* Requirements
Restate each of the lines given below, word for word.
----------------
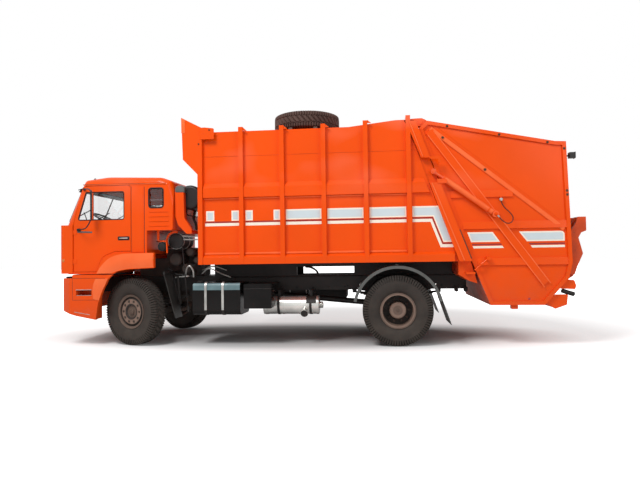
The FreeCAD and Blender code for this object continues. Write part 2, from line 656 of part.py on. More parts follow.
def hangers():
    """Fuel tank, battery box, silencer, air tanks and hydraulic tank, each on arms from the rails."""
    inner = S.rail_half + 0.5
    tank = slab([(-1180, 490, 90), (-1180, 1000, 60), (-570, 1000, 60), (-570, 490, 90)], -1870, -1095, "x")
    node("fuel_tank", feature(tank))
    straps = []
    for x in (-1655, -1378):
        ring = slab([(-1186, 484, 96), (-1186, 1006, 66), (-564, 1006, 66), (-564, 484, 96)], x - 20,
                    x + 20, "x")
        room = [(-1180.3, 489.7, 90), (-1180.3, 1000.3, 60), (-569.7, 1000.3, 60), (-569.7, 489.7, 90)]
        ring = ring.cut(slab(room, x - 30, x + 30, "x"))
        straps.append(ring.fuse(solid_box(x - 20, x + 20, -566, -inner, 850, 1000)).removeSplitter())
    BRACKETS.extend(straps)
    node("battery_box", feature(slab([(-1040, 590, 15), (-1040, 975, 15), (-600, 975, 15), (-600, 590, 15)],
                                     -1180, -960)))
    shelf = solid_box(-1030, -610, -958, -inner, 940, 975)
    silencer = Part.makeCylinder(145, 900, Vector(-790, -770, 610), Vector(1, 0, 0))
    silencer = silencer.fuse([Part.makeCylinder(38, 280, Vector(-100, -800, 600), Vector(0, -0.93, -0.36)),
                              Part.makeCylinder(50, 60, Vector(110, -770, 610), Vector(1, 0, 0))])
    node("silencer", feature(silencer.removeSplitter()))
    hooks = [Part.makeCylinder(152, 40, Vector(x, -770, 610), Vector(1, 0, 0)).cut(
        Part.makeCylinder(145.4, 60, Vector(x - 10, -770, 610), Vector(1, 0, 0))).fuse(
            solid_box(x, x + 40, -800, -inner, 758, 850)) for x in (-560, -40)]
    BRACKETS.extend([shelf] + [h.removeSplitter() for h in hooks])
    tanks = []
    for x0 in (-1750, -950):
        drum = Part.makeCylinder(140, 700, Vector(x0, 800, 760), Vector(1, 0, 0))
        arm = solid_box(x0 + 300, x0 + 360, inner, 800, 880, 960)
        tanks.append(drum.fuse(arm).removeSplitter())
    oil = slab([(-180, 600, 40), (-180, 1050, 40), (480, 1050, 40), (480, 600, 40)], 640, 1140)
    tanks.append(oil.fuse(solid_box(0, 300, inner, 642, 880, 980)).removeSplitter())
    node("side_tanks", feature(Part.makeCompound(tanks)))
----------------
* Written answer
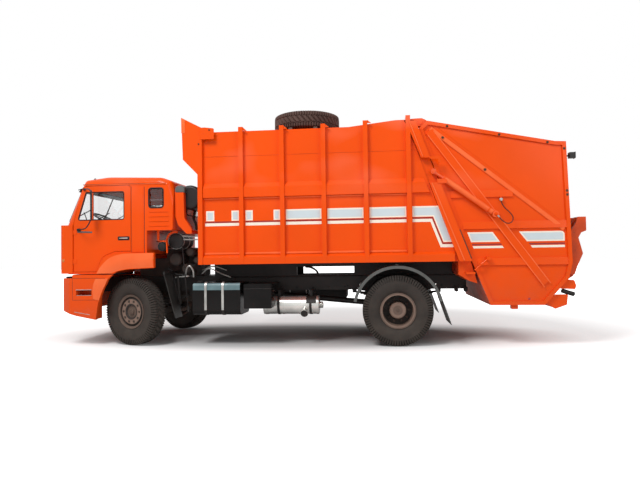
The FreeCAD and Blender code for this object continues. Write part 2, from line 656 of part.py on. More parts follow.
def hangers():
    """Fuel tank, battery box, silencer, air tanks and hydraulic tank, each on arms from the rails."""
    inner = S.rail_half + 0.5
    tank = slab([(-1180, 490, 90), (-1180, 1000, 60), (-570, 1000, 60), (-570, 490, 90)], -1870, -1095, "x")
    node("fuel_tank", feature(tank))
    straps = []
    for x in (-1655, -1378):
        ring = slab([(-1186, 484, 96), (-1186, 1006, 66), (-564, 1006, 66), (-564, 484, 96)], x - 20,
                    x + 20, "x")
        room = [(-1180.3, 489.7, 90), (-1180.3, 1000.3, 60), (-569.7, 1000.3, 60), (-569.7, 489.7, 90)]
        ring = ring.cut(slab(room, x - 30, x + 30, "x"))
        straps.append(ring.fuse(solid_box(x - 20, x + 20, -566, -inner, 850, 1000)).removeSplitter())
    BRACKETS.extend(straps)
    node("battery_box", feature(slab([(-1040, 590, 15), (-1040, 975, 15), (-600, 975, 15), (-600, 590, 15)],
                                     -1180, -960)))
    shelf = solid_box(-1030, -610, -958, -inner, 940, 975)
    silencer = Part.makeCylinder(145, 900, Vector(-790, -770, 610), Vector(1, 0, 0))
    silencer = silencer.fuse([Part.makeCylinder(38, 280, Vector(-100, -800, 600), Vector(0, -0.93, -0.36)),
                              Part.makeCylinder(50, 60, Vector(110, -770, 610), Vector(1, 0, 0))])
    node("silencer", feature(silencer.removeSplitter()))
    hooks = [Part.makeCylinder(152, 40, Vector(x, -770, 610), Vector(1, 0, 0)).cut(
        Part.makeCylinder(145.4, 60, Vector(x - 10, -770, 610), Vector(1, 0, 0))).fuse(
            solid_box(x, x + 40, -800, -inner, 758, 850)) for x in (-560, -40)]
    BRACKETS.extend([shelf] + [h.removeSplitter() for h in hooks])
    tanks = []
    for x0 in (-1750, -950):
        drum = Part.makeCylinder(140, 700, Vector(x0, 800, 760), Vector(1, 0, 0))
        arm = solid_box(x0 + 300, x0 + 360, inner, 800, 880, 960)
        tanks.append(drum.fuse(arm).removeSplitter())
    oil = slab([(-180, 600, 40), (-180, 1050, 40), (480, 1050, 40), (480, 600, 40)], 640, 1140)
    tanks.append(oil.fuse(solid_box(0, 300, inner, 642, 880, 980)).removeSplitter())
    node("side_tanks", feature(Part.makeCompound(tanks)))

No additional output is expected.